American Airlines says 35 per cent of its volume in the first quarter came from travellers taking blended trips, compared with the 30 per cent who took business-only trips. One category that hasn’t rebounded is corporate travel, which is still below pre-pandemic levels.
How did airfares get expensive?
It’s mostly a matter of supply and demand. Travel spending dropped by half in 2020, the first year of the COVID pandemic. In response, the airlines took planes out of service and reduced staff.
Now, demand has bounced back. But because of a shortage of fully trained workers and too few air traffic controllers, the U.S. Federal Aviation Administration says there will be 2.6 per cent fewer flights over the Memorial Day holiday than the same period in pre-COVID 2019.
Those factors gave airlines an opportunity to raise prices, and they’ve been reporting record revenue as a result. Airlines are also trying to offset some of the cost of expensive new labor contracts after many workers went without raises during the pandemic.
Why have U.S. airlines been so slow to restore capacity?
Airline workforces were devastated during the pandemic. Although the terms of federal aid to the industry prohibited firings, carriers offered lucrative early retirement packages and extended leaves. Almost 77,000 people left, shrinking the workforce by about 18 per cent, according to Airlines for America, the lobbying group for U.S. carriers.

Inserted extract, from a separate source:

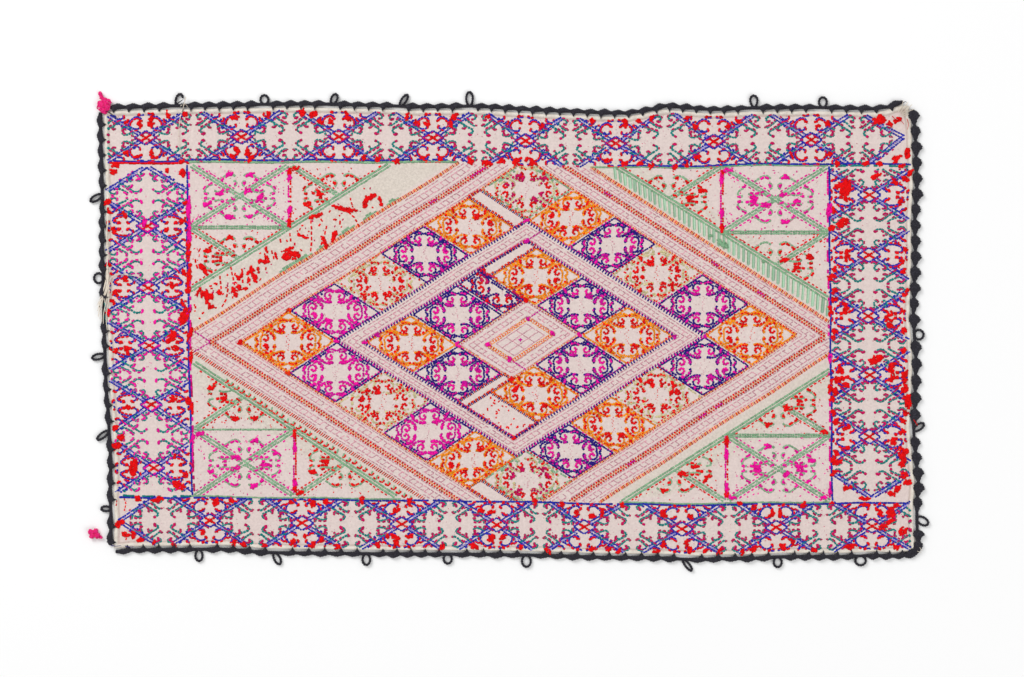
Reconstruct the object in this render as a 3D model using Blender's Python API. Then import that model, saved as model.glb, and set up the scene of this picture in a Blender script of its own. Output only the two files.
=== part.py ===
"""Embroidered pillow panel, lying flat with its face up.

A cream cotton panel with a turned hem, a knotted black wool edging on its four
sides, button loops along that edging, and two pink wool trims at its corners.
Metres, +Z up.  The origin is on the flat underside, at the panel's middle; +X
runs along the panel's length and +Y across it.
"""
import math
from collections import namedtuple

import bmesh
import bpy
import numpy as np

MM = 0.001

# Driving dimensions, in metres
PANEL_LENGTH = 0.892       # between the middle lines of the left and right edgings
PANEL_WIDTH = 0.492        # between the middle lines of the top and bottom edgings
FIELD_THICKNESS = 0.0016   # ground cloth with its embroidery
HEM_THICKNESS = 0.0022     # the cloth turned double
HEM_WIDTH = 0.0065         # hem that shows inside the edging
HEM_STEP = 0.0008          # slope from the hem down to the field
GAP = 0.0003               # clearance between pieces that touch
LOOP_GAP = 0.0007          # the same at a loop's root, where the edging slants a little
YARN = 0.0023              # thickness of a loop's yarn
LOOP_NECK = 0.0125         # length of plain edging where a loop springs
LOOP_SPANS = 14            # straight pieces round one loop
YARN_SIDES = 6

# One knotted scallop of the edging, from one neck to the next.  phase runs from
# 0 to 1 along it; outer, inner and height are in millimetres.
Knot = namedtuple("Knot", "phase outer inner height")
SCALLOP = [Knot(0.00, 1.8, 1.9, 2.6),
           Knot(0.20, 3.0, 4.0, 4.0),
           Knot(0.46, 4.1, 2.4, 4.4)]
ACORN = [Knot(0.00, 1.5, 1.6, 2.6),
         Knot(0.24, 4.2, 4.7, 4.4),
         Knot(0.58, 4.6, 3.0, 4.4)]

# A side of the panel: the scallop it is worked in, the scallops' length, and
# where along the side the edging begins and ends.
Side = namedtuple("Side", "knots pitch start end")
SIDES = {"top": Side(SCALLOP, 15.2 * MM, -439.2 * MM, 432.0 * MM),
         "right": Side(ACORN, 18.0 * MM, -232.5 * MM, 242.5 * MM),
         "bottom": Side(SCALLOP, 17.0 * MM, -433.6 * MM, 433.0 * MM),
         "left": Side(SCALLOP, 17.4 * MM, -236.5 * MM, 239.3 * MM)}

# Stretches of an edging worn down to plain yarn, in millimetres along its side
Worn = namedtuple("Worn", "side start end")
WORN = [Worn("top", -359.0, -354.0), Worn("left", 12.0, 32.0), Worn("right", -219.5, -212.0)]

# How far each side strays outwards from a straight line, in millimetres.  along
# is X on the top and bottom sides and Y on the left and right sides.
Stray = namedtuple("Stray", "along out")
STRAY = {
    "top": [Stray(-440, -1.2), Stray(-354, 1.0), Stray(-221, 3.0), Stray(-141, 1.1),
            Stray(-108, -0.4), Stray(-33, 0.3), Stray(26, -3.6), Stray(105, -7.0),
            Stray(130, -7.4), Stray(151, -4.0), Stray(172, 0.8), Stray(223, -3.6),
            Stray(268, -1.6), Stray(330, -1.0), Stray(400, -2.5), Stray(414, -1.0),
            Stray(432, 5.0)],
    "right": [Stray(-233, 3.0), Stray(-215, 1.6), Stray(-190, 1.4), Stray(-170, 3.4), Stray(-151, 1.4),
              Stray(-107, -2.5), Stray(-86, -0.9), Stray(-34, 0.6), Stray(14, -2.5),
              Stray(85, -0.2), Stray(121, -0.9), Stray(155, 1.4), Stray(200, 0.4),
              Stray(223, -0.9), Stray(243, -3.8)],
    "bottom": [Stray(-434, -2.0), Stray(-415, -4.0), Stray(-310, -5.0), Stray(-273, -1.2),
               Stray(-140, 0.4), Stray(-36, 0.8), Stray(34, 1.9), Stray(92, 4.0),
               Stray(160, 4.6), Stray(208, 7.0), Stray(222, 5.7), Stray(275, 5.1),
               Stray(295, 3.5), Stray(367, 3.5), Stray(398, 1.9), Stray(418, 3.0),
               Stray(434, 1.4)],
    "left": [Stray(-236, -6.4), Stray(-209, -7.3), Stray(-179, -6.0), Stray(-146, -7.0),
             Stray(-88, -3.8), Stray(-64, -1.6), Stray(-29, -0.5), Stray(42, 1.9),
             Stray(60, 1.2), Stray(75, 2.7), Stray(143, 2.3), Stray(198, 3.9),
             Stray(239, 4.6)]}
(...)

As Americans started getting vaccinated against COVID in the spring of 2021, they resumed buying tickets, and airlines ramped up flights. But the ramp-up was limited, as airlines found themselves competing with companies like Amazon.com and FedEx for workers in roles like customer service.
Airlines were forced to reduce their flying plans again in 2022, this time as lingering pilot shortages and training bottlenecks combined with record jet fuel prices and air traffic control snarls.

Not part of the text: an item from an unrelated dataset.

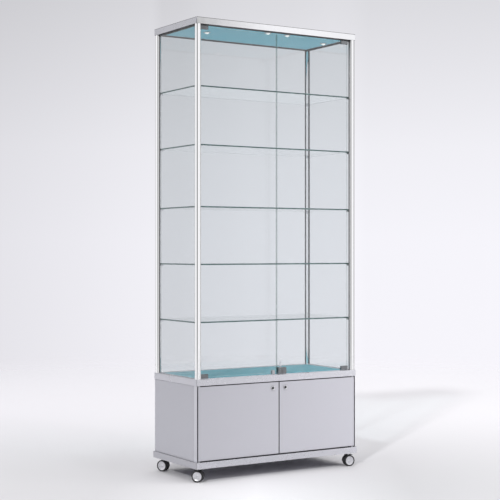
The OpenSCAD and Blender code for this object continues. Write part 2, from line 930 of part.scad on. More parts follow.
// Two cheeks and the pin that the pedal turns on
module pedal_cheeks() {
    cheek = 1;
    translate([trail + pedal_x, 0, wheel_r + pedal_z]) {
        for (y = [-web_t / 2, web_t / 2 - cheek]) {
            rod_y(8, y, y + cheek);
            translate([-pedal_x, y, -4]) cube([pedal_x, cheek, 8]);
        }
        rod_y(pedal_pin_d, -web_t / 2, web_t / 2);
    }
}

// Brake pedal, hub on the pin and tab over the wheels
module pedal() {
    half = web_t / 2 - 1 - play;
    top = wheel_r + hood_gap + hood_t;
    color([0.10, 0.10, 0.11]) difference() {
        union() {
            translate([trail + pedal_x, 0, wheel_r + pedal_z]) rod_y(2 * pedal_hub_r, -half, half);
            translate([trail + pedal_x - 2, -half, wheel_r + pedal_z])
                cube([5, 2 * half, top - pedal_z + 1]);
            translate([trail + pedal_x - 2, 0, wheel_r + top - 1]) rotate([0, 10, 0])
                translate([0, -8, 0]) cube([13, 16, 2.2]);
        }
        translate([trail + pedal_x, 0, wheel_r + pedal_z])
            rod_y(pedal_pin_d + 2 * slip, -web_t, web_t);
    }
}

// Tyres of one wheel pair
module tyres() {
    color([0.13, 0.13, 0.14]) translate([trail, 0, wheel_r]) for (s = [0, 1]) mirror([0, s, 0])
        translate([0, wheel_in, 0]) rotate([-90, 0, 0]) rotate_extrude()
            polygon([[hub_r, 0], [wheel_r - 1, 0], [wheel_r, 1], [wheel_r, wheel_w - 2],
                     [wheel_r - 2, wheel_w], [hub_r, wheel_w]]);
}

// Hubs of one wheel pair, dished inside, on their axle
module hubs() {
    disc = 3;
    rim = 2;
    color("silver") translate([trail, 0, wheel_r]) {
        rod_y(axle_d, -wheel_out + 1, wheel_out - 1);
        for (s = [0, 1]) mirror([0, s, 0]) translate([0, wheel_in, 0]) rotate([-90, 0, 0])
            rotate_extrude() polygon([[0, wheel_w - 1], [hub_r - 1, wheel_w - 1],
                                      [hub_r, wheel_w - 2], [hub_r, 0], [hub_r - rim, 0],
                                      [hub_r - rim, wheel_w - 1 - disc], [5, wheel_w - 1 - disc],
                                      [5, 0.5], [0, 0.5]]);
    }
}

// Turns a castor's moving parts on its own corner
module castor(right, back, turn) {
    x = body_w / 2 - castor_inset_x;
    y = body_d / 2 - (back ? castor_inset_back : castor_inset_front);
    translate([right ? x : -x, back ? y : -y, 0]) rotate([0, 0, turn]) children();
}

module castor_fl() { castor(false, false, castor_fl_turn) children(); }
module castor_fr() { castor(true, false, castor_fr_turn) children(); }
module castor_bl() { castor(false, true, castor_bl_turn) children(); }
module castor_br() { castor(true, true, castor_br_turn) children(); }

module castor_fl_hood() { castor_fl() hood(true); }
module castor_fr_hood() { castor_fr() hood(true); }
module castor_bl_hood() { castor_bl() hood(false); }
module castor_br_hood() { castor_br() hood(false); }
module castor_fl_tyres() { castor_fl() tyres(); }
module castor_fr_tyres() { castor_fr() tyres(); }
module castor_bl_tyres() { castor_bl() tyres(); }
module castor_br_tyres() { castor_br() tyres(); }
module castor_fl_hubs() { castor_fl() hubs(); }
module castor_fr_hubs() { castor_fr() hubs(); }
module castor_bl_hubs() { castor_bl() hubs(); }
module castor_br_hubs() { castor_br() hubs(); }
module brake_pedal_fl() { castor_fl() pedal(); }
module brake_pedal_fr() { castor_fr() pedal(); }

base_frame_rails();
mid_frame_rails();
top_frame_rails();
frame_fixings();
post_front_left();
post_front_right();
post_back_left();
post_back_right();
side_glass_left();
side_glass_right();
back_glass();
glazing_seals();
shelf_1();
shelf_2();
shelf_3();
shelf_4();
shelf_5();
shelf_supports();
display_floor();
ceiling_panel();
roof_panel();
downlights();
downlight_lenses();
led_driver();
power_inlet();
light_wires();
glass_door_left();
glass_door_right();
glass_door_left_clamps();
glass_door_right_clamps();
glass_lock_body();
glass_lock_plug();
glass_lock_strike();
door_pivot_pins();
cabinet_side_left();
cabinet_side_right();
cabinet_back();
cabinet_floor();
cabinet_edge_trims();
storage_door_left();
storage_door_right();
storage_lock_left_body();
storage_lock_right_body();
storage_lock_left_plug();
storage_lock_right_plug();
castor_plates();
castor_fl_hood();
castor_fr_hood();
castor_bl_hood();
castor_br_hood();
castor_fl_tyres();
castor_fr_tyres();
castor_bl_tyres();
castor_br_tyres();
castor_fl_hubs();
castor_fr_hubs();
castor_bl_hubs();
castor_br_hubs();
brake_pedal_fl();
brake_pedal_fr();
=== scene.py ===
# %% [markdown]
# # A glazed display cabinet on castors
# The measured frame of the cabinet is loaded first. It already knows where every rail, pane
# and pin is, so each step below asks it for a place and puts a finished piece there.

# %% Load the measured frame
import json
from contextlib import contextmanager
from math import asin, atan2, cos, pi, radians, sin

import bmesh
import bpy
from mathutils import Matrix, Vector


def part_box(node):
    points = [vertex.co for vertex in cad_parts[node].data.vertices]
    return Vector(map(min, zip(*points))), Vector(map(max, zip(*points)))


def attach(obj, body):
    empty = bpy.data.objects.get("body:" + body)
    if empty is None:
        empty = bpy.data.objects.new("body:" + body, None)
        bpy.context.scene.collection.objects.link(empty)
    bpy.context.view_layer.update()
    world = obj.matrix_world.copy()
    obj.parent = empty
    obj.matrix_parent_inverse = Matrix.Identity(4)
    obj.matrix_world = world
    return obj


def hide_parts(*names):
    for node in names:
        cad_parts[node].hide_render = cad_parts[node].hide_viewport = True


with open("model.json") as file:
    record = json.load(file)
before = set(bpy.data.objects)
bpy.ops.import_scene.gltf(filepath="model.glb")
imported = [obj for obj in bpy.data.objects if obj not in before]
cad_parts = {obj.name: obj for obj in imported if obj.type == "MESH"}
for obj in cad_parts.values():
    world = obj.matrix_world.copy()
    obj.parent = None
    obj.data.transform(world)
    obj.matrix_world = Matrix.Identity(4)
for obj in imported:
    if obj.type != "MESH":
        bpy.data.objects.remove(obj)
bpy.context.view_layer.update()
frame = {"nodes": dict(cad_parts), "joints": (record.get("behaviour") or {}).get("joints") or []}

nodes = frame["nodes"]

# %% [markdown]
# ## Camera
# The picture is taken from well in front and to the left, with the lens held level at half the
# cabinet's height. A level camera keeps the posts upright. A long lens, about 91 mm, keeps
# the perspective calm, as in a shop catalogue. The directions ahead of the camera and to its
# right are kept, because the floor and the surround are shaded along them.

# %% Place the camera
ahead = Vector((0.5337, 0.8457, 0.0))
rightward = Vector((0.8457, -0.5337, 0.0))
bpy.ops.object.camera_add(location=(-3.0768, -4.8238, 0.9907))
camera = bpy.context.active_object
camera.name = "Camera"
camera.rotation_euler = ahead.to_track_quat("-Z", "Y").to_euler()
camera.data.sensor_width = 36
camera.data.lens = 90.77
camera.data.clip_end = 500
bpy.context.scene.camera = camera
print("camera", tuple(round(v, 3) for v in camera.location))

# %% [markdown]
# ## Tools for shaping
# Every piece starts as a primitive at its size and place. It is then shaped in edit mode, and
# its edges are rounded last. A rounded edge catches a thin line of light, which is how the eye
# tells a real rail from a drawn one. These few helpers keep the later steps short. Cutters
# reach a little past what they cut, so that no thin skin is left.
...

Some carriers still have parked planes linked to the pilot shortfall; American Airlines, for example, has as many as 150 regional jets that are underused or not flying. Now, a lack of air traffic controllers has forced carriers including Delta, United Airlines and JetBlue Airways to cut their flights by as much as 10 per cent this summer from their initial plans at some of the busiest airports. Another factor is delays in receiving new planes and parts, which crimped the airlines’ ability to add capacity.
Why the delays of new planes and parts?
They’re are a holdover from the pandemic. Plane makers like Boeing and Airbus are still struggling to get all the parts they need. Those same supply shortages also mean that airlines don’t have all the parts they need for maintenance and repairs. Boeing CEO Dave Calhoun says those limits could last “a very long time.”
Southwest Airlines trimmed its growth plans for the year after Boeing cut expected 737 Max deliveries a second time, and said it’s reconsidering plans to add 7,000 employees as a result. If high demand persists, fares will probably stay elevated because airlines can’t add enough capacity to match it.